[Records that describe objects]
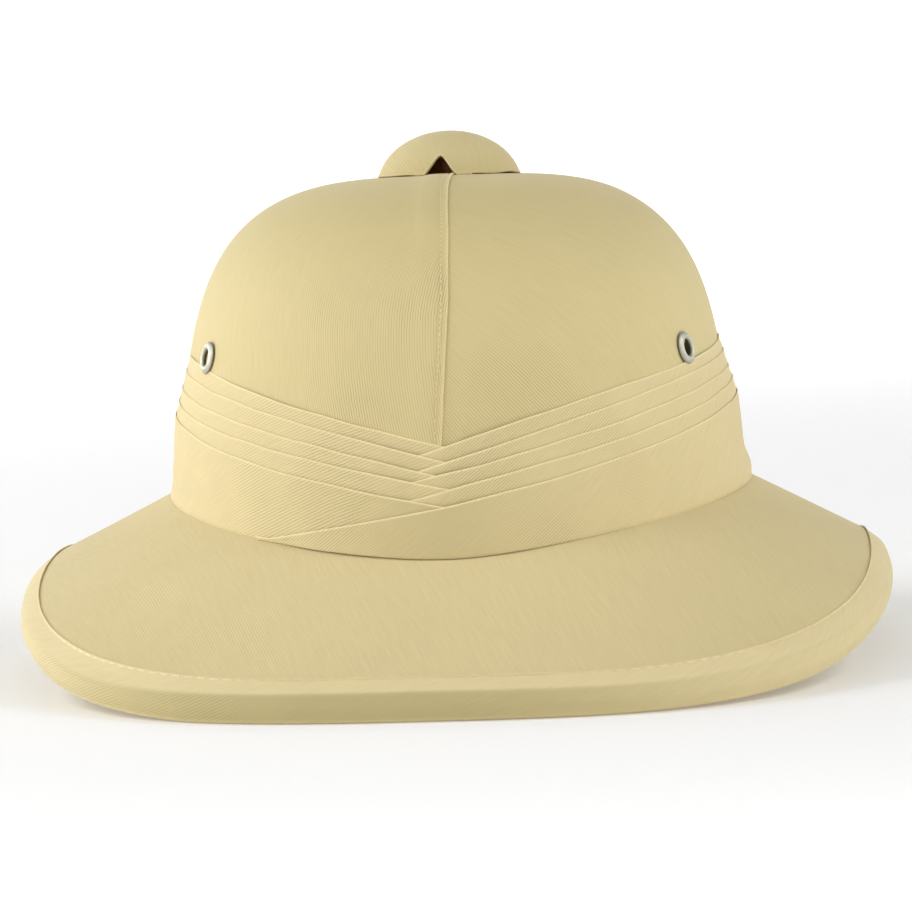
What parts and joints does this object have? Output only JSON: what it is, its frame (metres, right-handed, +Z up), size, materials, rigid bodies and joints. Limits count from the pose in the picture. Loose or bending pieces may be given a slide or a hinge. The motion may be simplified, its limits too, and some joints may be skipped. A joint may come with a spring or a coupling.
{
  "type": "pith helmet",
  "caption": "Cloth-covered pith helmet: domed crown, wide brim arched at the sides, pleated band, domed vent cap and metal eyelets, hollow for a head.",
  "frame": {"origin": "on the surface that the helmet stands on, under the middle of the brim", "axes": "+Z up; -Y is the front of the helmet; +X is to the right of someone who faces the front"},
  "size_m": [0.2806, 0.3522, 0.1724],
  "materials": {
    "crown_cloth": "matte cotton twill, pale khaki",
    "brim_cloth": "matte cotton twill, pale khaki",
    "binding_cloth": "matte cotton twill cut on the bias, pale khaki",
    "band_cloth": "matte pleated cotton twill, pale khaki",
    "cap_cloth": "matte cotton twill, pale khaki",
    "post_paint": "matte dark red-brown",
    "eyelet_metal": "satin silvery metal"
  },
  "bodies": {
    "root": {"crown_shell": "crown_cloth", "brim_shell": "brim_cloth", "brim_binding": "binding_cloth", "puggaree": "band_cloth", "vent_cap": "cap_cloth", "cap_post": "post_paint", "eyelet_left": "eyelet_metal", "eyelet_right": "eyelet_metal"}
  },
  "joints": []
}
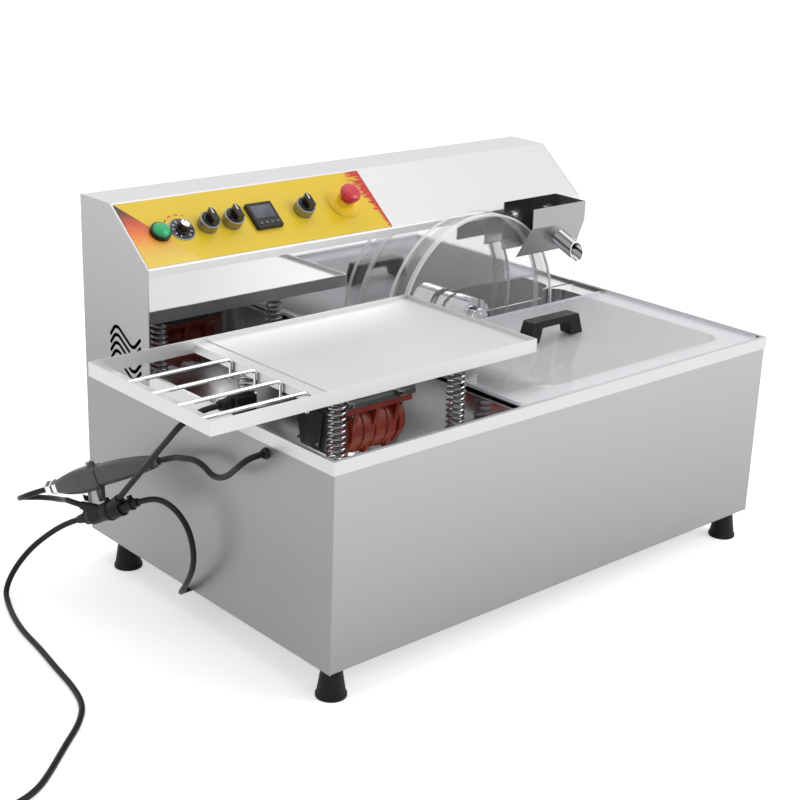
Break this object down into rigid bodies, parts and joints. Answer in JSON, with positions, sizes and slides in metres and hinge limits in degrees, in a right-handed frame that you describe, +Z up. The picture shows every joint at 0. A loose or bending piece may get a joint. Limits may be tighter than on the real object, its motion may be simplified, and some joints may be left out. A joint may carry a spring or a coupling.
{
  "type": "chocolate melting tank",
  "caption": "Table-top steel chocolate melting tank with clear turning wheel, lift-out lid, scraper spout, sloping controls and sprung vibrating table.",
  "frame": {"origin": "centre of the machine's footprint, vibrating table included and cords left out, on the surface it stands on", "axes": "+Z up, +X to the operator's right, +Y away from the operator towards the control console"},
  "size_m": [1.4266, 0.6619, 0.585],
  "materials": {
    "steel": "fine brushed",
    "polished": "mirror polished",
    "overlay": "printed film, yellow with a warm fade at both ends",
    "clear": "clear acrylic",
    "black": "satin black",
    "gloss_black": "gloss black",
    "rubber": "matt",
    "casting": "red-brown paint on a rough casting",
    "green": "translucent lens",
    "red": "gloss",
    "yellow": "gloss",
    "grey": "moulded",
    "sheet": "satin sheet",
    "motor": "dark paint"
  },
  "bodies": {
    "cabinet": {"left_side_panel": "steel", "right_side_panel": "steel", "front_panel": "steel", "rear_panel": "steel", "bottom_plate": "steel", "top_rim": "steel", "back_wall": "polished", "console_cover": "steel", "panel_overlay": "overlay", "well_pan": "steel", "melting_tank": "steel", "tank_heater": "rubber", "gearmotor": "motor", "shaft_bearing": "polished", "control_bezels": "polished", "pilot_lens": "green", "estop_base": "yellow", "controller_case": "black", "feet": "rubber", "cord_glands": "black", "scraper_studs": "polished", "scraper_hopper": "sheet", "scraper_blade": "rubber", "spout_tube": "polished", "table_cord": "rubber", "base_cord": "rubber", "link_cord": "rubber", "unit_cord": "rubber", "mains_lead": "rubber", "cord_coil": "rubber", "mains_plug": "black", "cord_splice": "black", "hand_unit": "grey"},
    "wheel": {"wheel": "clear", "wheel_hub": "polished", "hub_rings": "rubber", "drive_shaft": "polished", "lock_nut": "polished"},
    "lid": {"lid_sheet": "clear", "lid_handle": "gloss_black", "handle_screws": "polished"},
    "table": {"tray_frame": "steel", "tray_plate": "steel", "tray_rods": "polished", "motor_bracket": "polished", "vibration_motor": "casting", "motor_fasteners": "polished", "springs": "polished"},
    "rotor": {"motor_rotor": "motor"},
    "speed_knob": {"speed_knob": "black"},
    "selector_a": {"selector_knob_a": "gloss_black"},
    "selector_b": {"selector_knob_b": "gloss_black"},
    "selector_c": {"selector_knob_c": "gloss_black"},
    "stop_button": {"estop_button": "red"},
    "key_1": {"controller_key_1": "grey"},
    "key_2": {"controller_key_2": "grey"},
    "key_3": {"controller_key_3": "grey"},
    "key_4": {"controller_key_4": "grey"},
    "lever_1": {"unit_lever_1": "polished"},
    "lever_2": {"unit_lever_2": "grey"}
  },
  "joints": [
    {"name": "wheel_spin", "type": "hinge", "parent": "cabinet", "child": "wheel", "pos_m": [0.2145, 0.0525, 0.351], "axis": [0, 1, 0], "continuous": true},
    {"name": "lid_lift", "type": "slide", "parent": "cabinet", "child": "lid", "axis": [0, 0, 1], "range_m": [0, 0.035]},
    {"name": "table_bounce", "type": "slide", "parent": "cabinet", "child": "table", "axis": [0, 0, 1], "range_m": [-0.003, 0.003], "stiffness_N_per_m": 30000, "springref_m": 0.0027, "deforming": ["springs"]},
    {"name": "rotor_spin", "type": "hinge", "parent": "table", "child": "rotor", "pos_m": [-0.2525, -0.1125, 0.31], "axis": [1, 0, 0], "continuous": true},
    {"name": "speed_turn", "type": "hinge", "parent": "cabinet", "child": "speed_knob", "pos_m": [-0.2895, 0.16926, 0.5446], "axis": [0, -0.6267, 0.7793], "range_deg": [-300, 0]},
    {"name": "selector_a_turn", "type": "hinge", "parent": "cabinet", "child": "selector_a", "pos_m": [-0.2455, 0.16926, 0.5446], "axis": [0, -0.6267, 0.7793], "range_deg": [-45, 45]},
    {"name": "selector_b_turn", "type": "hinge", "parent": "cabinet", "child": "selector_b", "pos_m": [-0.2015, 0.16926, 0.5446], "axis": [0, -0.6267, 0.7793], "range_deg": [-45, 45]},
    {"name": "selector_c_turn", "type": "hinge", "parent": "cabinet", "child": "selector_c", "pos_m": [-0.0665, 0.16926, 0.5446], "axis": [0, -0.6267, 0.7793], "range_deg": [-45, 45]},
    {"name": "stop_press", "type": "slide", "parent": "cabinet", "child": "stop_button", "axis": [0, 0.6267, -0.7793], "range_m": [0, 0.006], "stiffness_N_per_m": 1500, "springref_m": -0.002},
    {"name": "key_1_press", "type": "slide", "parent": "cabinet", "child": "key_1", "axis": [0, 0.6267, -0.7793], "range_m": [0, 0.001], "stiffness_N_per_m": 800, "springref_m": -0.0005},
    {"name": "key_2_press", "type": "slide", "parent": "cabinet", "child": "key_2", "axis": [0, 0.6267, -0.7793], "range_m": [0, 0.001], "stiffness_N_per_m": 800, "springref_m": -0.0005},
    {"name": "key_3_press", "type": "slide", "parent": "cabinet", "child": "key_3", "axis": [0, 0.6267, -0.7793], "range_m": [0, 0.001], "stiffness_N_per_m": 800, "springref_m": -0.0005},
    {"name": "key_4_press", "type": "slide", "parent": "cabinet", "child": "key_4", "axis": [0, 0.6267, -0.7793], "range_m": [0, 0.001], "stiffness_N_per_m": 800, "springref_m": -0.0005},
    {"name": "lever_1_squeeze", "type": "hinge", "parent": "cabinet", "child": "lever_1", "pos_m": [-0.46619, 0.16903, 0.18414], "axis": [-0.9038, -0.4279, 0], "range_deg": [-12, 12], "stiffness_Nm_per_rad": 0.2},
    {"name": "lever_2_squeeze", "type": "hinge", "parent": "cabinet", "child": "lever_2", "pos_m": [-0.45594, 0.14738, 0.19426], "axis": [-0.9038, -0.4279, 0], "range_deg": [-12, 12], "stiffness_Nm_per_rad": 0.2}
  ]
}
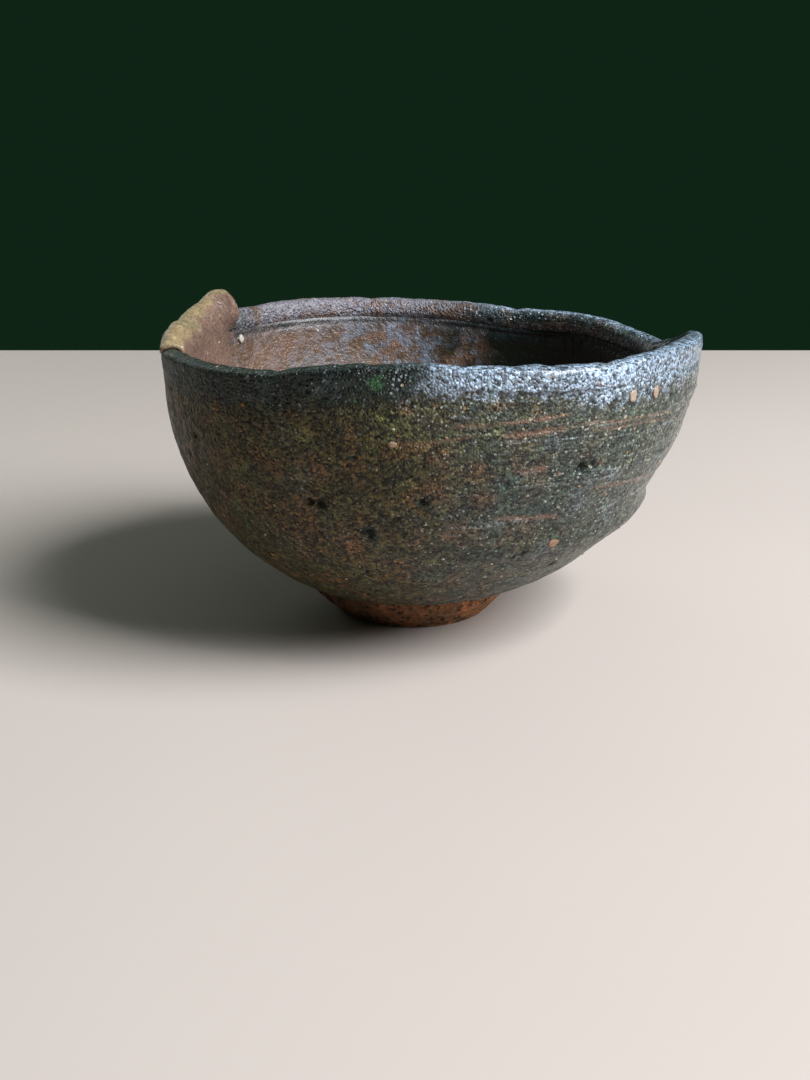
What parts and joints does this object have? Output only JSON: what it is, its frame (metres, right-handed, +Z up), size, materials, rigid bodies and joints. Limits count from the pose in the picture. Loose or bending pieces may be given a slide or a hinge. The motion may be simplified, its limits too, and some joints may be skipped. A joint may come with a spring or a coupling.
{
  "type": "matcha bowl",
  "caption": "Wide hand-formed stoneware tea bowl with a wavy banded rim, a folded lobe, a drawn-out point and a small turned foot ring.",
  "frame": {"origin": "on the resting plane, under the middle of the bowl's outline", "axes": "+X from the folded lobe's side to the rim's drawn-out point, +Y to the back where the lobe stands, +Z up out of the bowl's mouth"},
  "size_m": [0.1304, 0.1247, 0.0763],
  "materials": {
    "clay_wall": "coarse fired stoneware",
    "rim_glaze": "blue-black iron glaze, satin, sanded by grit",
    "ash_lobe": "ochre ash on the edge, pinkish brown below, satin",
    "bare_clay": "bare red-brown clay, matte and rough",
    "iron_glaze": "mottled brown and olive iron glaze, thin and gritty",
    "inside_glaze": "pinkish brown iron glaze, satin",
    "grit_stone": "pale feldspar and ochre stones, matte"
  },
  "bodies": {
    "root": {"bowl_body": "clay_wall", "rim_coil": "rim_glaze", "overlap_flap": "ash_lobe", "foot_ring": "bare_clay", "outer_glaze": "iron_glaze", "inner_glaze": "inside_glaze", "stone_grit": "grit_stone"}
  },
  "joints": []
}
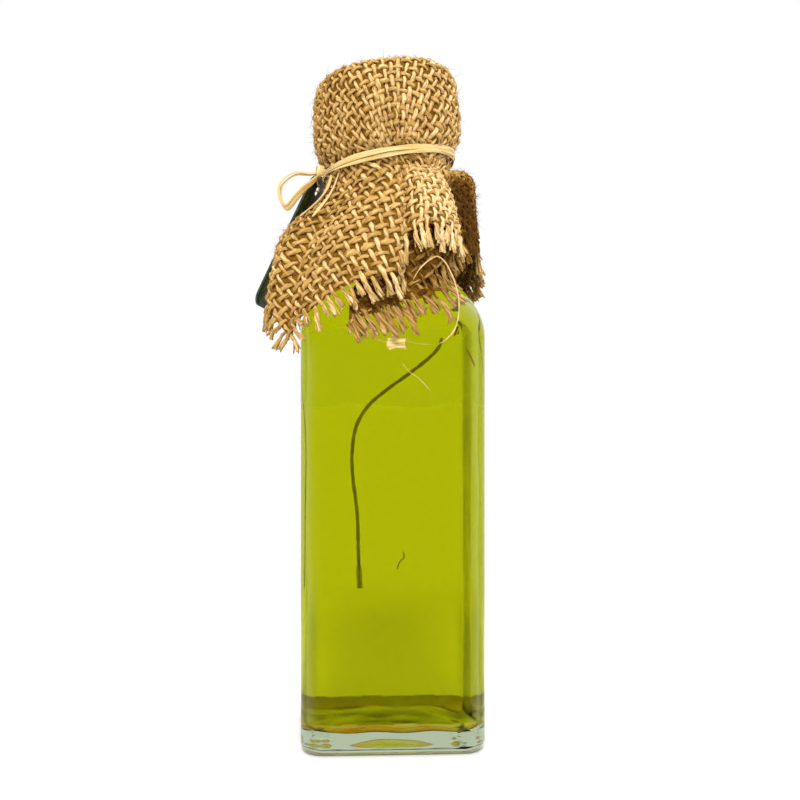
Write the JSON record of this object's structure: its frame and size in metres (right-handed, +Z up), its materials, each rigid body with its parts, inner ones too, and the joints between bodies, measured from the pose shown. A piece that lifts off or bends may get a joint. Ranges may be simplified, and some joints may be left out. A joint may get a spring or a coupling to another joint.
{
  "type": "bottle of argan oil",
  "caption": "Square clear glass bottle of argan oil, its stopper covered with a frayed square of jute cloth tied with raffia, with a card hang tag and a loose yarn.",
  "frame": {"origin": "middle of the bottle's flat base, at the height of the surface it stands on", "axes": "+Z up along the bottle, +X to the right of the shown side, the shown side faces -Y"},
  "size_m": [0.0698, 0.0783, 0.1999],
  "materials": {
    "bottle_glass": "clear, fire-polished",
    "argan_oil": "clear yellow-green liquid",
    "cork": "turned, matte",
    "jute_burlap": "coarse open plain weave, matte",
    "raffia": "dried straw, satin",
    "green_card": "printed card, satin",
    "jute_yarn": "spun fibre, matte"
  },
  "bodies": {
    "root": {"bottle": "bottle_glass", "oil": "argan_oil", "stopper": "cork", "cloth_cover": "jute_burlap", "tie": "raffia", "tag": "green_card", "loose_yarn": "jute_yarn"}
  },
  "joints": []
}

Given exercise | Write out only the final block of lines, starting at the line with "Write the JSON" and running to the end of the material.

Solution to this problem |
Write the JSON record of this object's structure: its frame and size in metres (right-handed, +Z up), its materials, each rigid body with its parts, inner ones too, and the joints between bodies, measured from the pose shown. A piece that lifts off or bends may get a joint. Ranges may be simplified, and some joints may be left out. A joint may get a spring or a coupling to another joint.
{
  "type": "bottle of argan oil",
  "caption": "Square clear glass bottle of argan oil, its stopper covered with a frayed square of jute cloth tied with raffia, with a card hang tag and a loose yarn.",
  "frame": {"origin": "middle of the bottle's flat base, at the height of the surface it stands on", "axes": "+Z up along the bottle, +X to the right of the shown side, the shown side faces -Y"},
  "size_m": [0.0698, 0.0783, 0.1999],
  "materials": {
    "bottle_glass": "clear, fire-polished",
    "argan_oil": "clear yellow-green liquid",
    "cork": "turned, matte",
    "jute_burlap": "coarse open plain weave, matte",
    "raffia": "dried straw, satin",
    "green_card": "printed card, satin",
    "jute_yarn": "spun fibre, matte"
  },
  "bodies": {
    "root": {"bottle": "bottle_glass", "oil": "argan_oil", "stopper": "cork", "cloth_cover": "jute_burlap", "tie": "raffia", "tag": "green_card", "loose_yarn": "jute_yarn"}
  },
  "joints": []
}